Cousins' teammates have taken notice of his leadership in recent weeks. Guard Marco Belinelli, who joined the Kings this offseason after winning a championship in 2014 with some team called the San Antonio Spurs, has been impressed with his big man.

"Incredible talent, but everybody knows that. In the last couple of weeks I saw him really focus in his job and our job to be be on the court and try to help the team to win so I'm really happy for him, he's a great guy," Belinelli said.

The team has been focused and the defense is noticeably better with fewer wide-open shots being allowed and passing lanes being cut off. The Kings last three opponents averaged 43 percent from the field. This would put them just outside of the top 10 in the league when compared to the leaders in the NBA this season in opponent field goal percentage. For the whole season, however, the Kings are dead last in opponent field goal percentage (47 percent), which is a reflection of the poor start. They have been playing better in transition as well, and switching more frequently. Another aspect of the game the Kings were failing miserably at early this season was shooting free throws - they only eclipsed 70 percent from the free throw stripe in three of their first eight games. In the last three games, the Kings are averaging 77 percent.

When asked what he has learned about his team since the team meeting, George Karl said he wants his players to have frustration and passion for losing. He continued by commenting on the number of new players the Kings have this season.

"You maybe want to have a team togetherness first, but this is 10 new guys and it's too early to come to decisions, in my mind. Again, we had an unbelievably difficult schedule," Karl said.

In other words, there was no need to panic. And the Kings didn't - no one got suspended, fined or fired. Instead, everyone stayed the course and at the moment that is turning out to be the right move. Kings forward Quincy Acy said the sense of togetherness has been more noticeable since the team meeting.
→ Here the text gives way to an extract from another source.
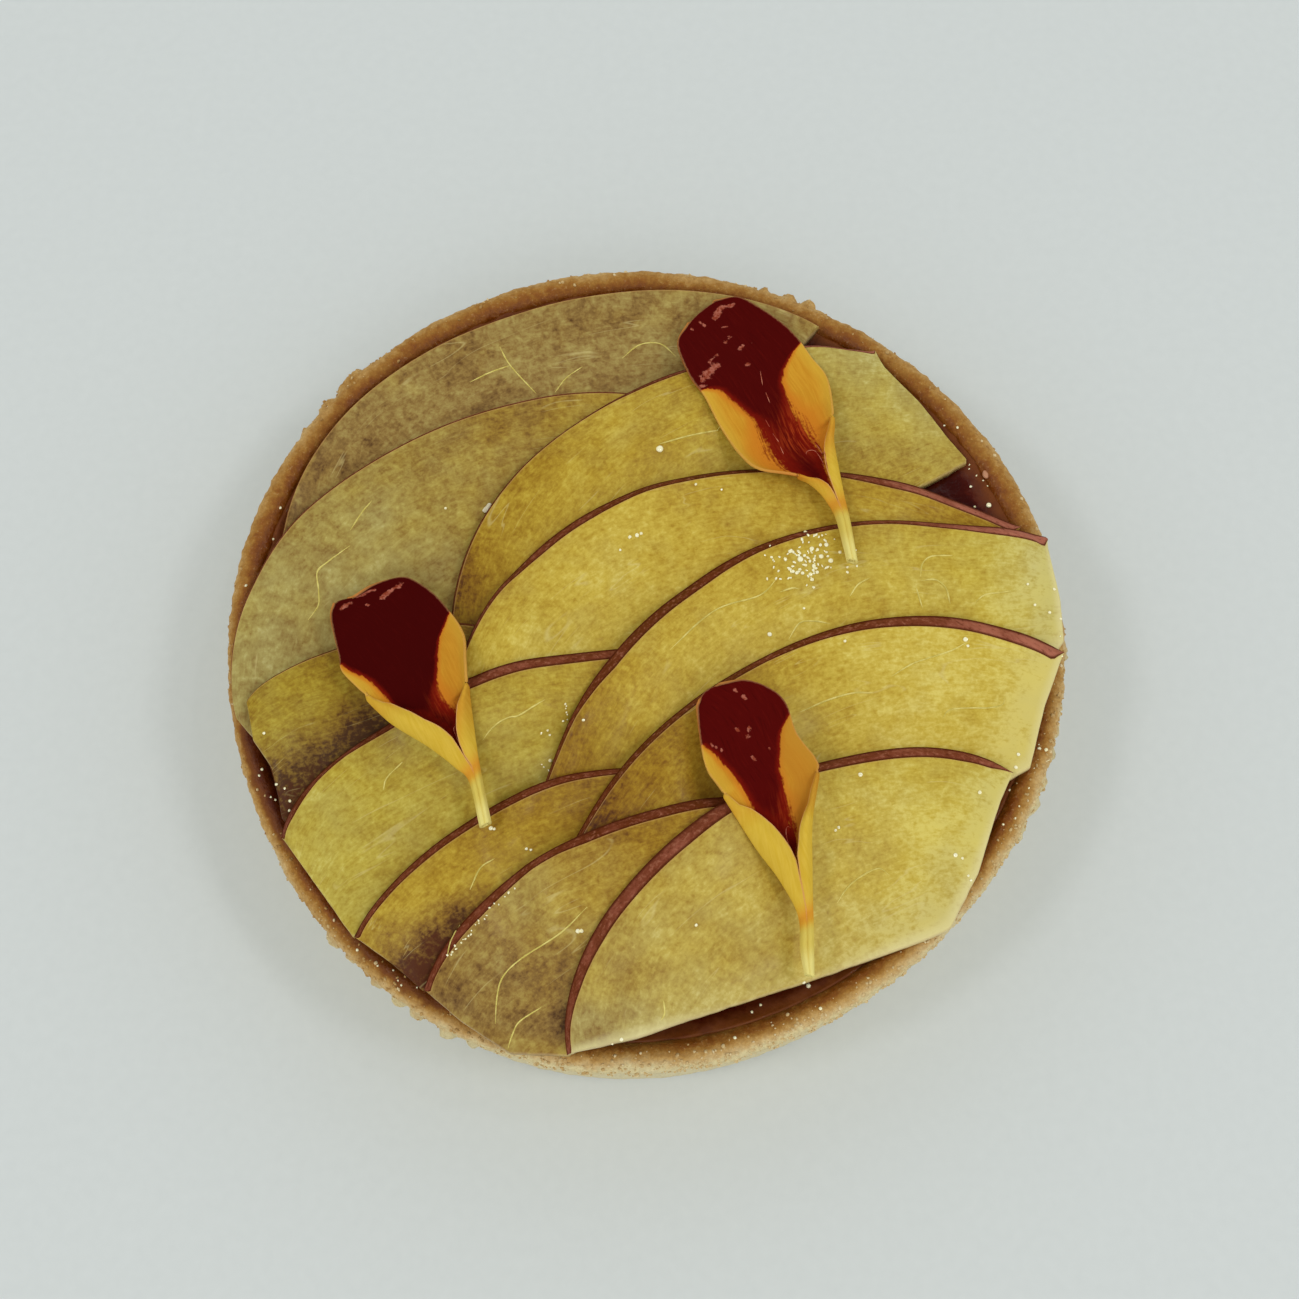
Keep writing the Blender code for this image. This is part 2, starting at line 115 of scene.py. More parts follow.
def between(value, low, high, start=0.0, end=1.0, smooth=True):
    """Value carried from the range low..high to start..end."""
    inputs = {"Value": value, 1: low, 2: high, 3: start, 4: end}
    kind = "SMOOTHSTEP" if smooth else "LINEAR"
    return add(value.id_data, "ShaderNodeMapRange", inputs, interpolation_type=kind).outputs[0]


def count(operation, first, second=0.0, third=0.0, clamp=False):
    """Sum, product or another operation on a socket's value and one or two more values."""
    inputs = {0: first, 1: second, 2: third}
    return add(first.id_data, "ShaderNodeMath", inputs, operation=operation, use_clamp=clamp).outputs[0]


def blended(share, first, second, blend="MIX"):
    """Colour between two colours, by the share that a socket gives."""
    inputs = {0: share, 6: first, 7: second}
    return add(share.id_data, "ShaderNodeMix", inputs, data_type="RGBA", blend_type=blend).outputs[2]


def ramp(value, stops):
    """Colour ramp with stops of place and linear colour."""
    made = add(value.id_data, "ShaderNodeValToRGB", {"Fac": value})
    band = made.color_ramp.elements
    while len(band) < len(stops):
        band.new(0.5)
    for element, (spot, colour) in zip(band, stops):
        element.position = spot
        element.color = (*colour, 1.0)
    return made.outputs[0]


def steps(value, *stops):
    """Colour ramp with stops of place and screen colour."""
    return ramp(value, [(spot, seen(*colour)) for spot, *colour in stops])


def attribute(tree, name):
    """Value that is stored with each of the mesh's points."""
    return add(tree, "ShaderNodeAttribute", attribute_name=name).outputs["Fac"]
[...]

"I think we came together and we're holding each other accountable. We're doing a better job of, I mean we look like we're just playing for one another out there and it took us a little minute," Acy said. "This is a whole new roster ... it's not going to work overnight so it's taking time and that meeting helped us come together."

The Kings now sit at 4-7, which means they have two fewer wins than the Los Angeles Clippers and Oklahoma City Thunder. They now head out on a five-game road trip hoping that the past is the past. This has been a common hope in Sacramento over the years, but with Cousins back to dominating his opponents; Gay surging out of his early season slump; Rajon Rondo showing he has complete control over the flow of the offense on his way to multiple triple doubles; Ben McLemore suddenly successfully proving himself to Karl and a team finally playing as a cohesive unit, there is some reason for optimism.

"We have the potential to do it. We have the talent to do it, it's just about us going out there and doing it," Cousins said.

They have to go out and do it starting on Wednesday against the second best team in the Eastern Conference - the Atlanta Hawks. Let's see if the boom box is still around when the Kings return to Sacramento on Nov. 27.